Kid Science Experiment: Change the Baby

…so you reach for a disposable diaper.  As advertised – baby is kept dry and the “used” diaper is, well, amazingly heavy.

You toss it out, it’s gone.

Stock- Diaper Aisle

But wait!  How does the diaper HOLD all that water?

Disposable diapers have been a part of our child-rearing culture ever since Pampers were introduced in 1961 (Johnson & Johnson actually marketed disposables in 1948, but they didn’t catch on like Pampers).  And boy do we Americans  love ‘em!

Over 3.6 million tons of disposable diapers protect little American baby bottoms every year.

But back to our question:  what sort of magic keeps the water in and helps keep our little prince or princess dry?

It’s not magic, it’s just neat chemistry.  So if you’re REALLY the hands-on type, this simple little experiment is easy and fun to do. (GUITV suggests this experiment for scientists ages 6-12)

  • Clear a little counter or smooth table-top space and lay out a single sheet of newspaper (not multiple sheets, just one sheet without tears).  Have a small empty disposable paper or plastic drinking cup nearby.
  • Take a new, unused disposable like Pampers or Huggies (or even Depends!), while holding it over your paper, slowly tear it open.  You can give a gentle shake as you tear, and you’ll see a white powder falling on your paper.
  • The more times you tear, the more white powder will fall out.  The soft stuffing inside is full of it.   Don’t worry, it won’t hurt you – keep tearing to gather more.
  • When you have at least a teaspoon full of white powder (the more the merrier), carefully lift up your paper and use it to pour the powder into your small disposable cup.  Don’t use your permanent glassware:   while this powder is NOT toxic or destructive (after all, it’s next to baby’s sensitive skin!) when we’re done, you’ll toss out the cup and contents.
  • Now it’s time for the big test:  fill your cup to about 2/3 full with water (either right from the tap or poured from another cup – don’t use cold refrigerated water – it slows everything down).  What happens?

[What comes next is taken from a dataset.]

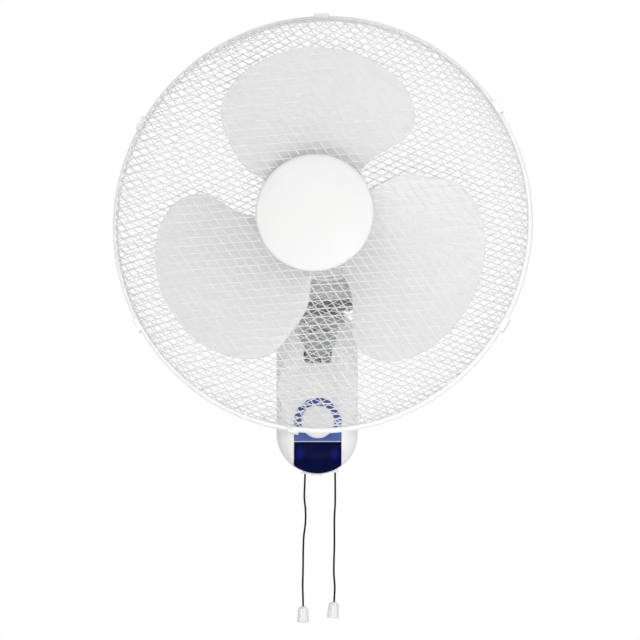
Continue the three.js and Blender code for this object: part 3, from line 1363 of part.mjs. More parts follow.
function bladeSection(radius) {
  const [from, to] = bladeAngles(radius);
  const middle = BLADE_MIDDLE + BLADE_RAKE * (radius / BLADE_TIP) ** 2;
  const front = [];
  const back = [];
  for (let i = 0; i <= BLADE_CHORDS; i += 1) {
    const angle = (from + (to - from) * (i / BLADE_CHORDS)) * RADIANS;
    const height = middle + BLADE_LEAD * angle;
    const x = radius * Math.cos(angle);
    const y = radius * Math.sin(angle);
    front.push(new THREE.Vector3(x, y, height + BLADE_THICK / 2));
    back.unshift(new THREE.Vector3(x, y, height - BLADE_THICK / 2));
  }
  return [...back, ...front];
}

// A blade is skinned over its sections. Its two ends are closed chord by chord, because a
// section is a bent strip.
function blade() {
  const loops = BLADE_STATIONS.map((share) => bladeSection(share * BLADE_TIP));
  const count = loops[0].length;
  const positions = loops.flat().flatMap((point) => [point.x, point.y, point.z]);
  const faces = [];
  for (let row = 0; row < loops.length - 1; row += 1) {
    for (let i = 0; i < count; i += 1) {
      const a = row * count + i;
      const b = row * count + (i + 1) % count;
      faces.push(a, b + count, b, a, a + count, b + count);
    }
  }
  const last = (loops.length - 1) * count;
  for (let i = 0; i < BLADE_CHORDS; i += 1) {
    const mate = count - 1 - i;
    faces.push(i, i + 1, mate, i + 1, mate - 1, mate);
    faces.push(last + i, last + mate, last + i + 1, last + i + 1, last + mate, last + mate - 1);
  }
  const geometry = new THREE.BufferGeometry();
  geometry.setAttribute('position', new THREE.Float32BufferAttribute(positions, 3));
  geometry.setIndex(faces);
  return solid(geometry);
}

function bladeSet() {
  const wall = 3;
  const hub = turned([
    [SHAFT_RADIUS + RUNNING, HUB_BACK], [SHAFT_RADIUS + 6, HUB_BACK],
    [SHAFT_RADIUS + 6, HUB_FRONT - 8], [HUB_RADIUS - wall, HUB_FRONT - 8],
    [HUB_RADIUS - wall, HUB_BACK + 2], [HUB_RADIUS, HUB_BACK + 2], [HUB_RADIUS, HUB_FRONT - 4],
    [HUB_RADIUS - 4, HUB_FRONT], [SHAFT_RADIUS + RUNNING, HUB_FRONT],
    [SHAFT_RADIUS + RUNNING, HUB_BACK],
  ], 20);
  const blades = [];
  for (let i = 0; i < BLADE_COUNT; i += 1) {
    blades.push(blade().rotate([0, 0, i * 360 / BLADE_COUNT]));
  }
  const hollow = tubeZ(SHAFT_RADIUS + 6, HUB_RADIUS - wall, HUB_BACK - 20, HUB_FRONT - 8, 20);
  const bore = rodZ(SHAFT_RADIUS + RUNNING, HUB_BACK - 1, HUB_FRONT + 1, 0, 0, 20);
  const pinSlot = box(-SHAFT_RADIUS - 7, SHAFT_RADIUS + 7, -DRIVE_PIN_RADIUS - GAP,
    DRIVE_PIN_RADIUS + GAP, HUB_BACK - 1, DRIVE_PIN_Z + DRIVE_PIN_RADIUS + GAP);
  return cut(joined(hub, ...blades), hollow, bore, pinSlot);
}

function drivePin() {
  return rodX(DRIVE_PIN_RADIUS, -SHAFT_RADIUS - 5, SHAFT_RADIUS + 5, 0, DRIVE_PIN_Z, 12);
}

function spinnerNut() {
  const back = HUB_FRONT + GAP;
  const front = back + NUT_LENGTH;
  const bore = SHAFT_RADIUS + RUNNING;
  const profile = [
    [bore, back], [NUT_RADIUS, back], [NUT_RADIUS, front - 4], [NUT_RADIUS - 3, front - 1],
    [NUT_RADIUS - 8, front], [0, front], [0, front - 2], [bore, front - 2], [bore, back],
  ];
  return turned(profile, 16);
}

piece(spin, 'motor_shaft', motorShaft(), STEEL);
piece(spin, 'rotor', rotor(), LAMINATION);
piece(spin, 'blade_set', bladeSet(), BLADE_PLASTIC);
piece(spin, 'drive_pin', drivePin(), STEEL);
piece(spin, 'spinner_nut', spinnerNut(), BLADE_PLASTIC);

export default fan;
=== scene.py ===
# %% [markdown]
# # A wall fan with a fine wire guard
#
# The fan hangs on a wall. A rounded housing with a blue panel carries a short tilting neck,
# and on the neck sits the head: a motor under a white cover, three broad blades, and a guard
# made of two domed wire meshes that meet in a round rim. Two cords hang from the housing.
# The imported model is loaded first.

# %% Load the imported model
import math
import bpy
from mathutils import Matrix, Vector


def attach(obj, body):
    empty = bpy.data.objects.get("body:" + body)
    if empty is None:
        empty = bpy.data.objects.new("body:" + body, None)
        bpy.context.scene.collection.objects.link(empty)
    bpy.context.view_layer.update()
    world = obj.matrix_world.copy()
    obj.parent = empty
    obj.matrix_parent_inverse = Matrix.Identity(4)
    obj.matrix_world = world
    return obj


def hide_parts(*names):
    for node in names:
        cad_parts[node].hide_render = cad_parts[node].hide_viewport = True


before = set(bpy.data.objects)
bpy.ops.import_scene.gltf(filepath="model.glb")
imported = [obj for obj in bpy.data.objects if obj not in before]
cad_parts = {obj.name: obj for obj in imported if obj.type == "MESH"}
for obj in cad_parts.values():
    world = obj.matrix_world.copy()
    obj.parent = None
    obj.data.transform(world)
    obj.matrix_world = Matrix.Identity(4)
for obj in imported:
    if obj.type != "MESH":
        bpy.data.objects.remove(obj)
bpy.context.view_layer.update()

MM = 0.001
scene = bpy.context.scene
scene.view_settings.view_transform = "Standard"

# %% [markdown]
# The photograph was taken from far away, straight in front, so near and far parts keep almost
# the same scale. A long lens at nine metres gives that. The camera stands a little to the left
# and a little low, because the cap sits slightly right of where the head's axis points.

# %% Camera
CAMERA_DISTANCE = 9.0
CAMERA_AZIMUTH = math.radians(-0.925)
CAMERA_HEIGHT = math.radians(-0.381)
CAMERA_TARGET = Vector((0.00128, -0.150, 0.07226))
PIXELS_PER_TANGENT = 8561.4

level = math.cos(CAMERA_HEIGHT)
away = Vector((math.sin(CAMERA_AZIMUTH) * level, -math.cos(CAMERA_AZIMUTH) * level,
               math.sin(CAMERA_HEIGHT)))
lens = bpy.data.cameras.new("photo_camera")
lens.sensor_width = 36.0
lens.lens = PIXELS_PER_TANGENT * lens.sensor_width / 640
lens.clip_end = 60
camera = bpy.data.objects.new("photo_camera", lens)
scene.collection.objects.link(camera)
camera.location = CAMERA_TARGET + away * CAMERA_DISTANCE
camera.rotation_euler = away.to_track_quat("Z", "Y").to_euler()
scene.camera = camera
print("camera", [round(c, 3) for c in camera.location], "lens", round(lens.lens, 1))

# %% [markdown]
# The head is turned up by 8 degrees and to the left by 7. Every piece of the head is modelled
# straight on, with X to the right, Y up and Z towards the viewer, and then placed by one matrix.
# The matrices repeat the chain of the real mechanism: wall, hinge, neck, swivel, fan axis.

# %% Places of the housing, the neck and the head
HINGE_UP, HINGE_OUT = 44.5, 66.0
PAN_REACH, HEAD_RISE, RIM_REACH, MOTOR_OFFSET = 92.0, 105.0, 76.0, 12.0
REST_TILT, REST_PAN = 8.0, 7.0


def shift(x, y, z):
    return Matrix.Translation(Vector((x, y, z)) * MM)


def spun(degrees, axis):
    return Matrix.Rotation(math.radians(degrees), 4, axis)


WALL = spun(90, "X")
HINGE = WALL @ shift(0, HINGE_UP, HINGE_OUT)
NECK = HINGE @ spun(-REST_TILT, "X")
SWIVEL = NECK @ shift(0, 0, PAN_REACH) @ spun(-REST_PAN, "Y")
HEAD = SWIVEL @ shift(MOTOR_OFFSET, HEAD_RISE, RIM_REACH)
print("rim centre", [round(c, 4) for c in HEAD.translation])

# %% [markdown]
# Materials come next, so that each piece can take its finish as soon as it is made. Moulded
# plastic is never quite even: its gloss wanders a little, and a fine grain breaks the highlight.
# One node group gives both, and each plastic sets its own strength.

# %% A node group for moulded plastic
def new_group(name, inputs, outputs):
    group = bpy.data.node_groups.new(name, "ShaderNodeTree")
    for label, kind, value in inputs:
        socket = group.interface.new_socket(name=label, in_out="INPUT", socket_type=kind)
        socket.default_value = value
    for label, kind in outputs:
        group.interface.new_socket(name=label, in_out="OUTPUT", socket_type=kind)
    return group, group.nodes.new("NodeGroupInput"), group.nodes.new("NodeGroupOutput")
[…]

The water you pour in the cup immediately turns into a gelatin-like solid.  You’ll be amazed at how fast this works.  It’s okay to touch it and even press your finger into it.  You shouldn’t eat or drink it, however, and be sure it’s securely tossed away when you’re done.

That’s how the diaper does the job:  the white powder consumes over 800 times its volume in water – which means it can hold a whole lot!  More than a baby can dish out…usually.